Ray wasn't doing well. His own love life was stagnant. He pined after girls who avoided him. In his dark hours, he called himself hideous, unlovable, stupid for breaking up with me. He was lonely. He feared he would always be lonely. No amount of me trying to cheer him up or encourage him or console him had any effect.
For several months, Ray would jokingly, or so I thought, ask me whether or not I had gone all the way with my new boyfriend. I finally got fed up with him asking, and so I told him. Yes. It finally felt right.
I thought he would probably know that answer was coming, since he kept asking, but his reaction was unfathomable. He felt shocked and disgusted and betrayed. He sent me a long, horrible, angry Facebook message to that effect; I could barely read it, it hurt so much. And then he blocked me.
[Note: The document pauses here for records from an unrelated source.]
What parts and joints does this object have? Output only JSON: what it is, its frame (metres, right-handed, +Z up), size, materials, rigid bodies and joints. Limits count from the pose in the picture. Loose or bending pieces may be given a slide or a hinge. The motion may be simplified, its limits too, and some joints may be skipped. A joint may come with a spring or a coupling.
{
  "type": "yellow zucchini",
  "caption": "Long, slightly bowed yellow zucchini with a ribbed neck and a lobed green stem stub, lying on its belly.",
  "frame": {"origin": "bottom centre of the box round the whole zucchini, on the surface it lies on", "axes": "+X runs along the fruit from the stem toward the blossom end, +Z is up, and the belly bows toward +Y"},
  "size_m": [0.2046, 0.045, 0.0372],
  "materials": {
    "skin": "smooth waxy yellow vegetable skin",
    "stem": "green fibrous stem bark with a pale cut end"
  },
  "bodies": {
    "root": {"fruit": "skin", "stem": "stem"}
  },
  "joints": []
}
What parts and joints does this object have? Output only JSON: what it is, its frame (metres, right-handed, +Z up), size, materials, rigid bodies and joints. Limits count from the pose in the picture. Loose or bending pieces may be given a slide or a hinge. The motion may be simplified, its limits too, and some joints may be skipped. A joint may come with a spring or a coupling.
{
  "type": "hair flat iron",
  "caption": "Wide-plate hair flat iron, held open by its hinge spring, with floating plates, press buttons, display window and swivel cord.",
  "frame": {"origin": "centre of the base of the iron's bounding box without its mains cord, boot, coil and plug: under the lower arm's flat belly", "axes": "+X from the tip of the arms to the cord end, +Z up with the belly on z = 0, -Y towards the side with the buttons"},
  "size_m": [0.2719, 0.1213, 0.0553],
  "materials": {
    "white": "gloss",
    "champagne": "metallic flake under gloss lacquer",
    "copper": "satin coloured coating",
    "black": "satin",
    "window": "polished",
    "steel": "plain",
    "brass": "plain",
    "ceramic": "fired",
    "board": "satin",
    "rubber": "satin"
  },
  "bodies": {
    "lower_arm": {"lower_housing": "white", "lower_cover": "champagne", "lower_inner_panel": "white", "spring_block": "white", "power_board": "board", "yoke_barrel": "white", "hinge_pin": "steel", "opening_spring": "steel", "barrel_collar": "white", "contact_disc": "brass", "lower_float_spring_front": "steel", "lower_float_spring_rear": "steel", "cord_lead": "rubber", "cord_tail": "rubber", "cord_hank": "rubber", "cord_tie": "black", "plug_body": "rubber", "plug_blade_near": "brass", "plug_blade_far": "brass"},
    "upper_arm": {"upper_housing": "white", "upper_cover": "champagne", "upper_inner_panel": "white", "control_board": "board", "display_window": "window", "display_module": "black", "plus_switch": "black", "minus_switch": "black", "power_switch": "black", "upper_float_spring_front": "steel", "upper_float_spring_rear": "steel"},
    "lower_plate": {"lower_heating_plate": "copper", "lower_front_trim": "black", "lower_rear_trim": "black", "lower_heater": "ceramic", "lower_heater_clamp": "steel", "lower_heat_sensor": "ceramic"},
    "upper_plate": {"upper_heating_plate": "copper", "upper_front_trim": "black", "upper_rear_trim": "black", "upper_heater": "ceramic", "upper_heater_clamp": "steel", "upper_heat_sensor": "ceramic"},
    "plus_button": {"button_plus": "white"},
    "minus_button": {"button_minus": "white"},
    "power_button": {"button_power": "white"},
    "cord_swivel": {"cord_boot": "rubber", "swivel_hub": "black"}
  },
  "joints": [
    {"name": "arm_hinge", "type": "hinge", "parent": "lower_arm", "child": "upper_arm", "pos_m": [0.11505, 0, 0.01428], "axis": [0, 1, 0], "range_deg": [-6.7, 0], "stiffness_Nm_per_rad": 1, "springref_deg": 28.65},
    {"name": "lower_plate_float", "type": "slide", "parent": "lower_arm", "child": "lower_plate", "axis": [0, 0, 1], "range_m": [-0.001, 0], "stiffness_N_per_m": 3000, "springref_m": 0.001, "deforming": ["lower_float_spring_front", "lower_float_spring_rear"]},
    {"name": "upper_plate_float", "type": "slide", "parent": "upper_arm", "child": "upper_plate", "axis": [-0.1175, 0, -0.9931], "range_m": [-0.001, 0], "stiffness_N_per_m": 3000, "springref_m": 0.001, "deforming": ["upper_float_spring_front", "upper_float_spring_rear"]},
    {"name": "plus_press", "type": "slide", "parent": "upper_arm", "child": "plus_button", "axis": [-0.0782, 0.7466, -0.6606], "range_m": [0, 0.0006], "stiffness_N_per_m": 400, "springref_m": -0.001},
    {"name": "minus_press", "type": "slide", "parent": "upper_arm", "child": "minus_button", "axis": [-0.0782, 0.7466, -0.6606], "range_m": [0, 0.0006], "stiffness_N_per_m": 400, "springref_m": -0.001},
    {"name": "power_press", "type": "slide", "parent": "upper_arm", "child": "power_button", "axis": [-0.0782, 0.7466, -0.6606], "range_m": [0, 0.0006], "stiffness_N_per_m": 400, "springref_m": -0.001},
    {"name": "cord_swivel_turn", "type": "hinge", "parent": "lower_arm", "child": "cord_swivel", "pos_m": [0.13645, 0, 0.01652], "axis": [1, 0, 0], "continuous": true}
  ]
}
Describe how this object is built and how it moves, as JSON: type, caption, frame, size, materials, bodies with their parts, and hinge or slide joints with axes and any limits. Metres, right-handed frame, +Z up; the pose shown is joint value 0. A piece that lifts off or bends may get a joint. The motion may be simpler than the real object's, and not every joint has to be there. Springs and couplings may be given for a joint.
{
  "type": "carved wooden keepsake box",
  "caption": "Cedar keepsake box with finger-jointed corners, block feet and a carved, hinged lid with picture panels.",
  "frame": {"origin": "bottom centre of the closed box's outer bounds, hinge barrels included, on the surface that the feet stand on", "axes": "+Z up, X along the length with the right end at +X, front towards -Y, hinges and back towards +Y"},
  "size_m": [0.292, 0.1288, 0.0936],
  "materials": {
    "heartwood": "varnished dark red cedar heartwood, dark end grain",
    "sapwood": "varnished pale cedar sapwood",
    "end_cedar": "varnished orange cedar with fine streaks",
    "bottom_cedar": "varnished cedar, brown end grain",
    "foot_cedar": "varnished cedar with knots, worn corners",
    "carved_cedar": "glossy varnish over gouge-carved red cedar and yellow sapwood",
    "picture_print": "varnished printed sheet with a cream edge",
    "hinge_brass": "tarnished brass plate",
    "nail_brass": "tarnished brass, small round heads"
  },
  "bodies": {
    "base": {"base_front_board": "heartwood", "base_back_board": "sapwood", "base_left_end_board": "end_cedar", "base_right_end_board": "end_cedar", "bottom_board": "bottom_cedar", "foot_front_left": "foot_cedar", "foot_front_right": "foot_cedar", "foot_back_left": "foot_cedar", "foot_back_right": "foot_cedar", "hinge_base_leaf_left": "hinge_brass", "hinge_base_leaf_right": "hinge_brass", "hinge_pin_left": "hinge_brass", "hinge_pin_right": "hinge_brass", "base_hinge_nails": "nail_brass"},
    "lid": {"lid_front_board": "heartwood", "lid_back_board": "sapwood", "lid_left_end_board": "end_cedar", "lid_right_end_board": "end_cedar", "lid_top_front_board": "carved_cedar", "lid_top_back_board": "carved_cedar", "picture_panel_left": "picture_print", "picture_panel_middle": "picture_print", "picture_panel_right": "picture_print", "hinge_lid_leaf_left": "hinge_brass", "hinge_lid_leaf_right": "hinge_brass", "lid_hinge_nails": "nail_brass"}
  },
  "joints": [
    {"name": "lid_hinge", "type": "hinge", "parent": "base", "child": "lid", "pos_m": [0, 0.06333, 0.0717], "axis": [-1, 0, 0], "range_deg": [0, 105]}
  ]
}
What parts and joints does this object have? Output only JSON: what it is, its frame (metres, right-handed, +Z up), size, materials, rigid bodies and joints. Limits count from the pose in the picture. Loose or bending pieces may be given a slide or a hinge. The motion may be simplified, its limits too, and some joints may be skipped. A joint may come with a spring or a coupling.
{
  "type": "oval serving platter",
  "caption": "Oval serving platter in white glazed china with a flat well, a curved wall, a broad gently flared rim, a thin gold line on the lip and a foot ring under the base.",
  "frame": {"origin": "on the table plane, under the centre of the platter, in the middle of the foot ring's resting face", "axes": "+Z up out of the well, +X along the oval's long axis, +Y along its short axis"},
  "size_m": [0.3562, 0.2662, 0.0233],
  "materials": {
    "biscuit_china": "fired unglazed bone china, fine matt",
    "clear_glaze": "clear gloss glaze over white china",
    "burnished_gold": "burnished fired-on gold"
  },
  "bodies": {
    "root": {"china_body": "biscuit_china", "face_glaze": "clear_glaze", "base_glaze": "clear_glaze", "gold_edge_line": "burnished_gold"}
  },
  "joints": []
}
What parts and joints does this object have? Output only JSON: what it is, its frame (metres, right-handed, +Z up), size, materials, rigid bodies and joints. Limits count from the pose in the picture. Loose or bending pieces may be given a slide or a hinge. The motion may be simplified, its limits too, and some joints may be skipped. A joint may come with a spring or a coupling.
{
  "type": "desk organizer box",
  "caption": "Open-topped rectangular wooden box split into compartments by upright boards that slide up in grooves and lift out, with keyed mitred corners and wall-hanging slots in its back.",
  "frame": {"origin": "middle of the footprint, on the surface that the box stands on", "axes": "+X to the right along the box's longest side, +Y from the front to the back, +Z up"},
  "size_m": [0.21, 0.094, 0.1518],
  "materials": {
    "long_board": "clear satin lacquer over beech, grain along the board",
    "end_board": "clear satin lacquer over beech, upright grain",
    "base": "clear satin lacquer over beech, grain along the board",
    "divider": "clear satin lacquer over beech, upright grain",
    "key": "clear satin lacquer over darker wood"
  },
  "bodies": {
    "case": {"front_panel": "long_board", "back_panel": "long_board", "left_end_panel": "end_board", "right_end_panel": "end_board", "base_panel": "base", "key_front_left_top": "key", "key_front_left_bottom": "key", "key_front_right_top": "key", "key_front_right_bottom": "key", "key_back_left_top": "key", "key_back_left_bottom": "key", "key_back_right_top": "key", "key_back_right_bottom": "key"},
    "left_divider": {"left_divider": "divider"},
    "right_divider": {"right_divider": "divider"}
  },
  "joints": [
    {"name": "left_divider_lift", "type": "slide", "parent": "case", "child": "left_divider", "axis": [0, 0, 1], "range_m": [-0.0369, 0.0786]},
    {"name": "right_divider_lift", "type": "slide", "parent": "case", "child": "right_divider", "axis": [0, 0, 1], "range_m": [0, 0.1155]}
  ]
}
I was angry. So angry that Ray tried to make me feel ashamed for moving on.
Ray unblocked me after a while. He apologized. He asked to go back to the good old days before we dated, when we were best friends and talked all the time. Impossible. Things were too messy. Time had passed, but we were both still upset. I couldn’t stomach his complaints about his love life anymore. Our conversations became those of acquaintances -- mostly questions about work.
A couple of years went by. The messages became more infrequent. Then, he stopped messaging altogether.
It had been a year since he'd contacted me when I saw something unexpected pop up on my Facebook -- Ray is in a new relationship. I did a little stalking -- he was with a cute girl with silver hair who seemed crazy about him.
It's funny how years later, old, zombie feelings can rise up and bite you in the gut.
I thought about how close he and I once were, and how we had grown so far apart that I knew absolutely nothing about this girl.
We weren't lovers anymore, we weren't even friends anymore, and I realized that we were probably both better off for it.
I couldn’t resist saying something, so I sent him a little message of closure.
Duuuuuuude heard the news
Really happy for you
A little cliche sticky note of my own.